• [What you need to do]:
Copy out every line of the data exactly.
━━━
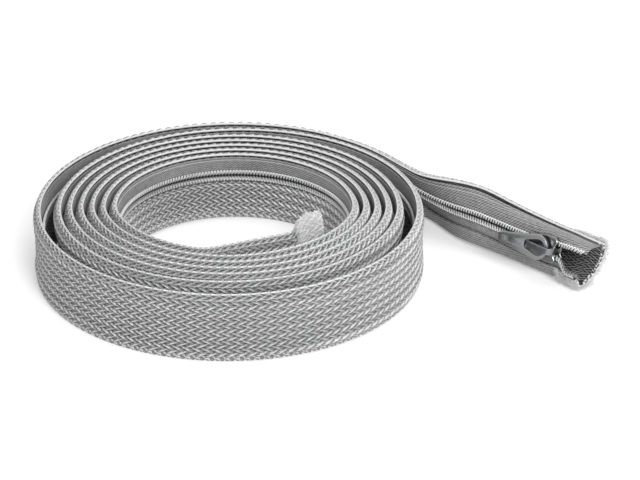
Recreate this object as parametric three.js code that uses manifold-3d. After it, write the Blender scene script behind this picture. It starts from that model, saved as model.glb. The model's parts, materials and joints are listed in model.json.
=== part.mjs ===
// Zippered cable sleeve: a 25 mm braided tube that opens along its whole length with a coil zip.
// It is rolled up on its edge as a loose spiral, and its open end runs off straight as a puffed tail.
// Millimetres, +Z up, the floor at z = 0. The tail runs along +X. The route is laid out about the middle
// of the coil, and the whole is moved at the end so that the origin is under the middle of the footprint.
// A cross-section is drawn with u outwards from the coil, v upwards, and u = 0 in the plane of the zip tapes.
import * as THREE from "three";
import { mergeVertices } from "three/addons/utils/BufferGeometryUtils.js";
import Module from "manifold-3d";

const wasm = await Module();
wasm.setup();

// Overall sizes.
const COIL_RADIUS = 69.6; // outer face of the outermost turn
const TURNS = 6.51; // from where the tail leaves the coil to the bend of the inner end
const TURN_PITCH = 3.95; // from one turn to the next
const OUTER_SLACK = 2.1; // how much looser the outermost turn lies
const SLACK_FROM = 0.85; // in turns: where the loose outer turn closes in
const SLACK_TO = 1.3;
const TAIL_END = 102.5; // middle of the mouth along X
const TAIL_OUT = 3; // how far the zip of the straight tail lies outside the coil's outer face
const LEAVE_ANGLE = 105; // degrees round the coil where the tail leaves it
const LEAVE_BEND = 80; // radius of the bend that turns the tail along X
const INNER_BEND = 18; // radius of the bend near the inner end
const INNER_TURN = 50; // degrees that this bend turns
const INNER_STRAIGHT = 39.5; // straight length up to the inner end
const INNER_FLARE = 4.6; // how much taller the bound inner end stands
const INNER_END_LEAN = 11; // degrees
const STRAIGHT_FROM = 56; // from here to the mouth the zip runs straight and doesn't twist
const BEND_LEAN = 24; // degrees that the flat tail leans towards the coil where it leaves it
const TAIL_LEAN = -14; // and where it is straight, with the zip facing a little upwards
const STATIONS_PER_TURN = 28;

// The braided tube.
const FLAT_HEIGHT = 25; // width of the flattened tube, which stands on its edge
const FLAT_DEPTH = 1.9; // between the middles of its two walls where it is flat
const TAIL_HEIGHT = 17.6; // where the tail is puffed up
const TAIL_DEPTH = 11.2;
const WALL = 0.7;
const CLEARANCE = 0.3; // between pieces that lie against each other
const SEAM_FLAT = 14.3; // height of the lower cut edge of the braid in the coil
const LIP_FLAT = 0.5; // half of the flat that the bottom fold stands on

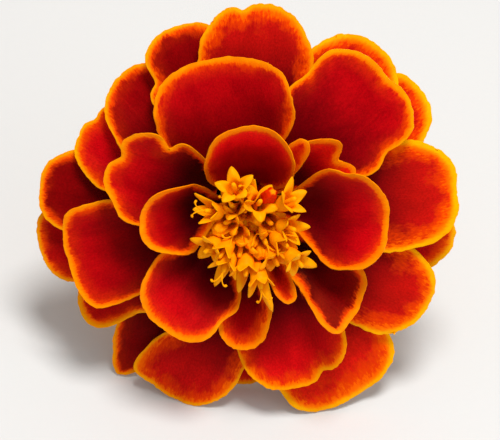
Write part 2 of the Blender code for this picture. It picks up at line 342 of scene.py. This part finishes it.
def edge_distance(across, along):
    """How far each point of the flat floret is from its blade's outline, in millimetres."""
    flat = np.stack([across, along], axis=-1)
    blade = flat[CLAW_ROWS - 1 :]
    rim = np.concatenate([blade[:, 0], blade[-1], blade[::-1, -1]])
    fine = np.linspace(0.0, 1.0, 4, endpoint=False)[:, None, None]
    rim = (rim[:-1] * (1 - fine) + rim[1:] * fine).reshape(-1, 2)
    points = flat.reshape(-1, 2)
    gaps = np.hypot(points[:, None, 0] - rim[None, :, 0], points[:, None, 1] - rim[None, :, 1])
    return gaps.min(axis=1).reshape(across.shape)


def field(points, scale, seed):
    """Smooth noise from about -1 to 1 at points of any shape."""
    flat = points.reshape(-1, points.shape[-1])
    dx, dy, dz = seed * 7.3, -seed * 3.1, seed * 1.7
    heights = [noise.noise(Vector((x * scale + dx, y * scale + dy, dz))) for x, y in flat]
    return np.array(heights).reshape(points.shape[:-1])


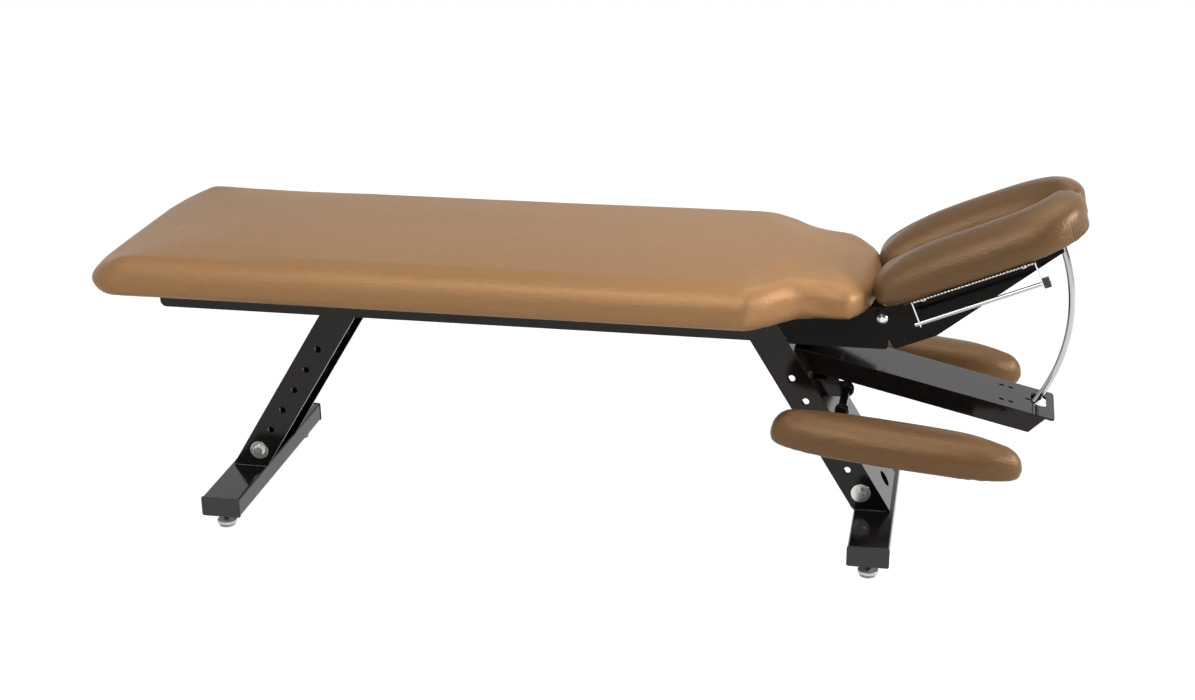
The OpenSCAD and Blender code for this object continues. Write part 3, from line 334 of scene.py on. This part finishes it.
━━━
• [Task result]:
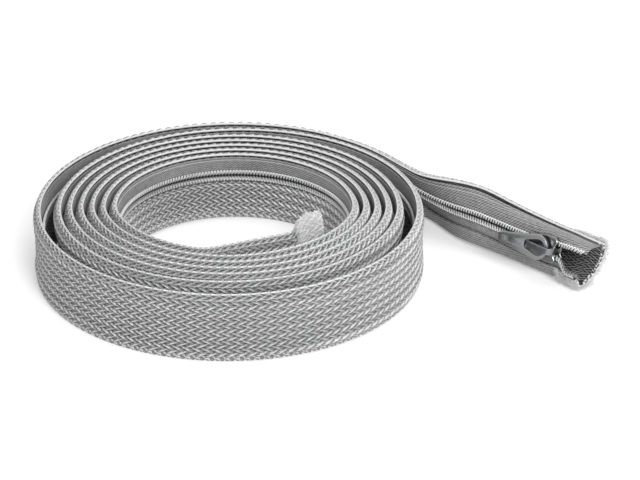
Recreate this object as parametric three.js code that uses manifold-3d. After it, write the Blender scene script behind this picture. It starts from that model, saved as model.glb. The model's parts, materials and joints are listed in model.json.
=== part.mjs ===
// Zippered cable sleeve: a 25 mm braided tube that opens along its whole length with a coil zip.
// It is rolled up on its edge as a loose spiral, and its open end runs off straight as a puffed tail.
// Millimetres, +Z up, the floor at z = 0. The tail runs along +X. The route is laid out about the middle
// of the coil, and the whole is moved at the end so that the origin is under the middle of the footprint.
// A cross-section is drawn with u outwards from the coil, v upwards, and u = 0 in the plane of the zip tapes.
import * as THREE from "three";
import { mergeVertices } from "three/addons/utils/BufferGeometryUtils.js";
import Module from "manifold-3d";

const wasm = await Module();
wasm.setup();

// Overall sizes.
const COIL_RADIUS = 69.6; // outer face of the outermost turn
const TURNS = 6.51; // from where the tail leaves the coil to the bend of the inner end
const TURN_PITCH = 3.95; // from one turn to the next
const OUTER_SLACK = 2.1; // how much looser the outermost turn lies
const SLACK_FROM = 0.85; // in turns: where the loose outer turn closes in
const SLACK_TO = 1.3;
const TAIL_END = 102.5; // middle of the mouth along X
const TAIL_OUT = 3; // how far the zip of the straight tail lies outside the coil's outer face
const LEAVE_ANGLE = 105; // degrees round the coil where the tail leaves it
const LEAVE_BEND = 80; // radius of the bend that turns the tail along X
const INNER_BEND = 18; // radius of the bend near the inner end
const INNER_TURN = 50; // degrees that this bend turns
const INNER_STRAIGHT = 39.5; // straight length up to the inner end
const INNER_FLARE = 4.6; // how much taller the bound inner end stands
const INNER_END_LEAN = 11; // degrees
const STRAIGHT_FROM = 56; // from here to the mouth the zip runs straight and doesn't twist
const BEND_LEAN = 24; // degrees that the flat tail leans towards the coil where it leaves it
const TAIL_LEAN = -14; // and where it is straight, with the zip facing a little upwards
const STATIONS_PER_TURN = 28;

// The braided tube.
const FLAT_HEIGHT = 25; // width of the flattened tube, which stands on its edge
const FLAT_DEPTH = 1.9; // between the middles of its two walls where it is flat
const TAIL_HEIGHT = 17.6; // where the tail is puffed up
const TAIL_DEPTH = 11.2;
const WALL = 0.7;
const CLEARANCE = 0.3; // between pieces that lie against each other
const SEAM_FLAT = 14.3; // height of the lower cut edge of the braid in the coil
const LIP_FLAT = 0.5; // half of the flat that the bottom fold stands on

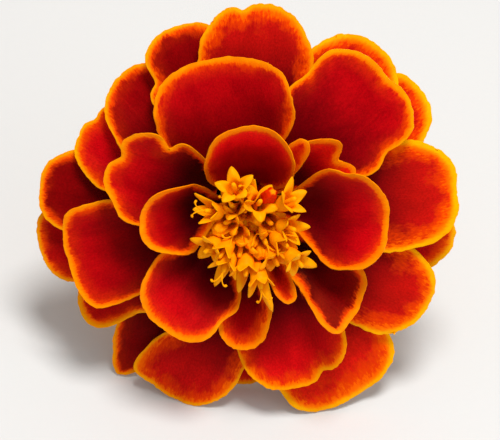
Write part 2 of the Blender code for this picture. It picks up at line 342 of scene.py. This part finishes it.
def edge_distance(across, along):
    """How far each point of the flat floret is from its blade's outline, in millimetres."""
    flat = np.stack([across, along], axis=-1)
    blade = flat[CLAW_ROWS - 1 :]
    rim = np.concatenate([blade[:, 0], blade[-1], blade[::-1, -1]])
    fine = np.linspace(0.0, 1.0, 4, endpoint=False)[:, None, None]
    rim = (rim[:-1] * (1 - fine) + rim[1:] * fine).reshape(-1, 2)
    points = flat.reshape(-1, 2)
    gaps = np.hypot(points[:, None, 0] - rim[None, :, 0], points[:, None, 1] - rim[None, :, 1])
    return gaps.min(axis=1).reshape(across.shape)


def field(points, scale, seed):
    """Smooth noise from about -1 to 1 at points of any shape."""
    flat = points.reshape(-1, points.shape[-1])
    dx, dy, dz = seed * 7.3, -seed * 3.1, seed * 1.7
    heights = [noise.noise(Vector((x * scale + dx, y * scale + dy, dz))) for x, y in flat]
    return np.array(heights).reshape(points.shape[:-1])


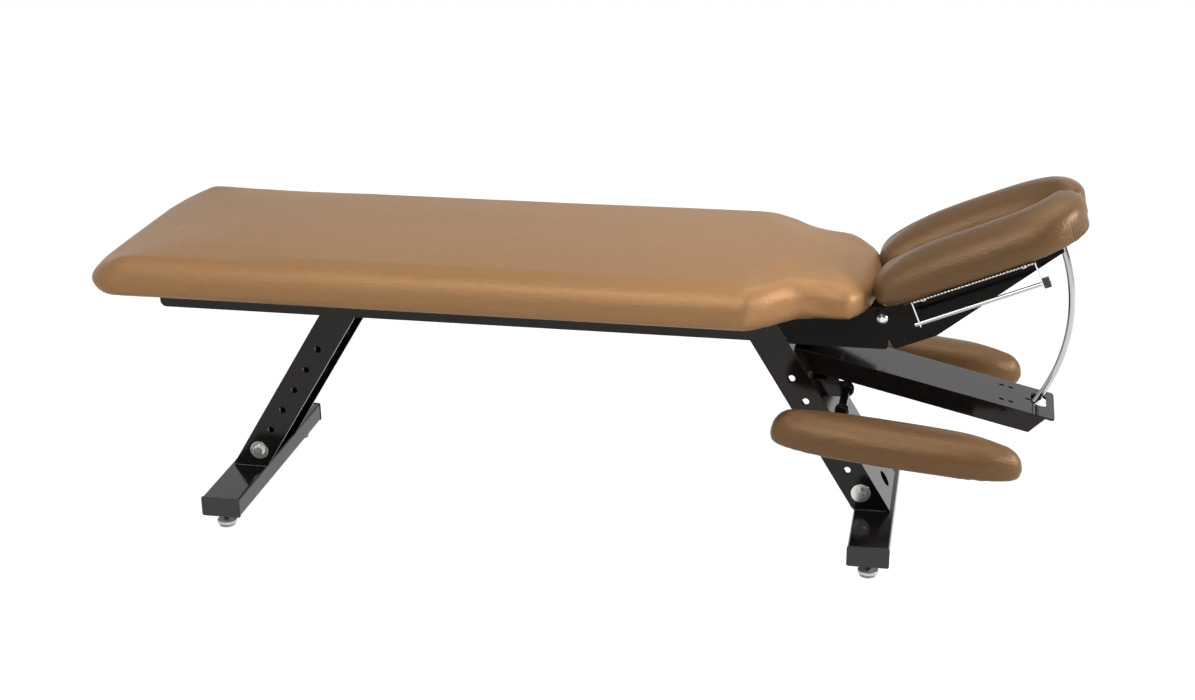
The OpenSCAD and Blender code for this object continues. Write part 3, from line 334 of scene.py on. This part finishes it.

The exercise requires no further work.